Stockholm retro rockers Siena Root have actually been in existence in one form or another for eighteen years now, first forming in 1997. In that time they’ve released five studio albums, a live album, a DVD and a handful of singles and EPs and are a familiar fixture on the stoner/prog/retro rock circuit across Europe. Given all that it’s surprising that it’s taken them this long to visit the UK and tonight sees them play their first ever show in London. It also marks a new era for the band, with new vocalist Samuel Björö at the helm.
Considering this is the band’s first London show, and currently Siena Root don’t have the same UK profile as many of their Swedish ‘retro rock’ contemporaries, you could be forgiven for thinking that this gig may not necessarily be that well attended. That was certainly not the case, and it’s clear this band have a strong UK following already, as the gig is actually sold out and the band are welcomed like conquering rock gods by many here tonight.

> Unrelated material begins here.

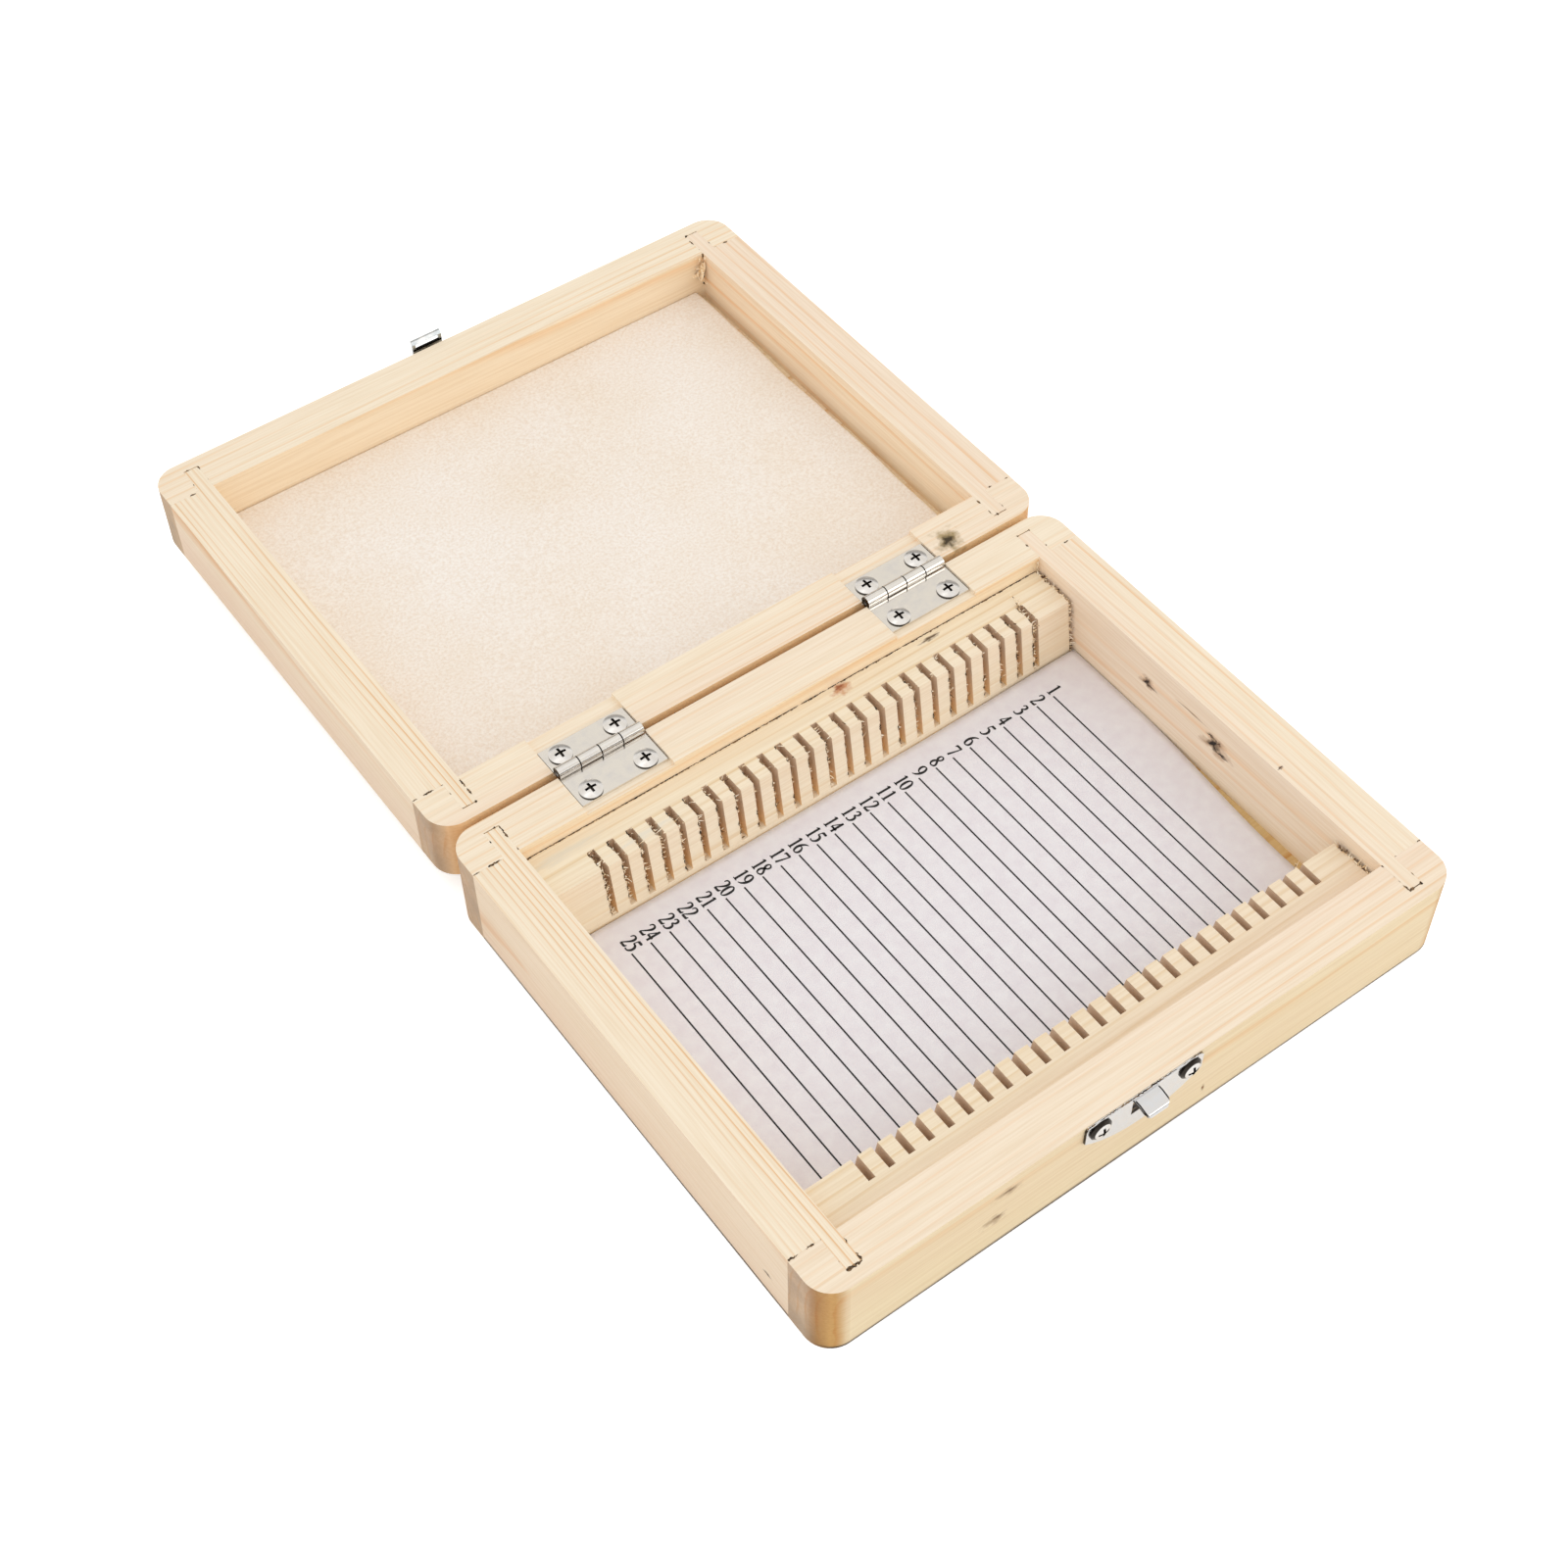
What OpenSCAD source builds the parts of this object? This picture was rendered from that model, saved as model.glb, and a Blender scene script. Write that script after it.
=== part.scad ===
// Hinged wooden storage box for glass microscope slides, standing open.
// The base tray stands on the ground and carries two slotted racks, and
// the lid tray is folded back level with it about two small butt hinges.
// Millimetres. Origin: centre of the base tray's underside. +Z is up,
// -Y is the front with the catch, +Y is the side of the hinges and lid.

/* [Slides and racks] */
// Length of the glass slides that the box is made for
slide_l = 76.2; // [60:0.1:100]
// Play between a slide and the ends of its two slots
slide_play = 1.8; // [0.5:0.1:4]
// Number of slots in each rack
slot_count = 25; // [18:1:50]
// Distance from one slot to the next
slot_pitch = 3.9; // [3:0.1:6]
// Width of a slot
slot_w = 1.3; // [1:0.05:2]
// Height of the slot floor above the foot of the rack
slot_sill = 1.3; // [0.5:0.1:3]
// Height of a rack
rack_h = 12.6; // [8:0.1:13]
// Wood left between the slot ends and the back of a rack
rack_web = 5; // [3:0.1:8]
// Depth of a rack at its top
rack_top_d = 9.6; // [8.5:0.1:12]
// Depth of a rack at its foot
rack_foot_d = 11.5; // [9:0.1:14]
// Wood before the first slot, at the right end of a rack
rack_lead = 7.9; // [4:0.1:15]
// Wood after the last slot, at the left end of a rack
rack_tail = 10.5; // [4:0.1:15]
// Gap between a rack and the left rail
rack_gap_left = 0.2; // [0.1:0.1:1]
// Gap between a rack and the right rail
rack_gap_right = 0.8; // [0.1:0.1:1.5]

/* [Trays] */
// Height of the base tray
base_h = 18; // [16:0.5:30]
// Height of the lid tray
lid_h = 13.7; // [11:0.1:24]
// Thickness of the rails
rail_t = 9; // [8:0.5:12]
// Radius of the four upright outer corners
corner_r = 5; // [2:0.5:6]
// Thickness of the thin panel let into the outside of each tray
panel_t = 2; // [1.5:0.1:3]
// Width of the rebate that the panel is glued into
rebate_w = 4; // [2:0.5:5]
// Thickness of the tongues at the ends of the side rails
tongue_t = 2.9; // [2:0.1:4]
// Length of those tongues
tongue_l = 6.3; // [4:0.1:6.5]
// Room left past the end of a tongue in its groove
tongue_gap = 0.2; // [0:0.05:0.5]
// Gap between the two trays while the box lies open
tray_gap = 1.5; // [1.2:0.1:3]

/* [Card and foam] */
// Thickness of the index card on the floor of the base
card_t = 0.4; // [0.2:0.05:0.8]
// Gap round the card
card_gap = 0.3; // [0.1:0.1:1]
// Thickness of the foam pad in the lid
foam_t = 2.8; // [1.5:0.1:5]
// Gap between the foam pad and three of the rails
foam_gap = 0.1; // [0.05:0.05:1]
// Gap between the foam pad and the right rail
foam_gap_right = 1.8; // [0.1:0.1:3]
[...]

It’s not difficult to see why either. From the scintillating opener ‘Between The Lines’, Siena Root deliver over an hour’s worth of their potent mixture of ‘70s flavoured heavy rock, prog and psychedelic rock to a delighted audience, picking tracks from most of their previous releases with some brand new material too. Reference points along the way include Wishbone Ash, Santana, Allman Brothers and Uriah Heep, although the most obvious influence on the band’s sound remains Deep Purple to my ears, aided by the fantastic rumbling organ of Erik Pettersson. In fact at one point during the set they manage to shift effortlessly from sounding like prime Gillan-era Deep Purple on a brand new track to prime Coverdale-era for the next track, with drummer Love Forsberg adding some tasty Ian Paice-esque licks. On this evidence, the next album promises to be a belter.
Siena Root may be Stockholm’s best kept secret on these shores at the moment, but all that may be about to change. On the evidence of tonight’s superb performance, I would suggest Siena Root have the goods to not only give their more ‘name’ fellow Swede retro rock contemporaries a run for their money, but actually blow them all away.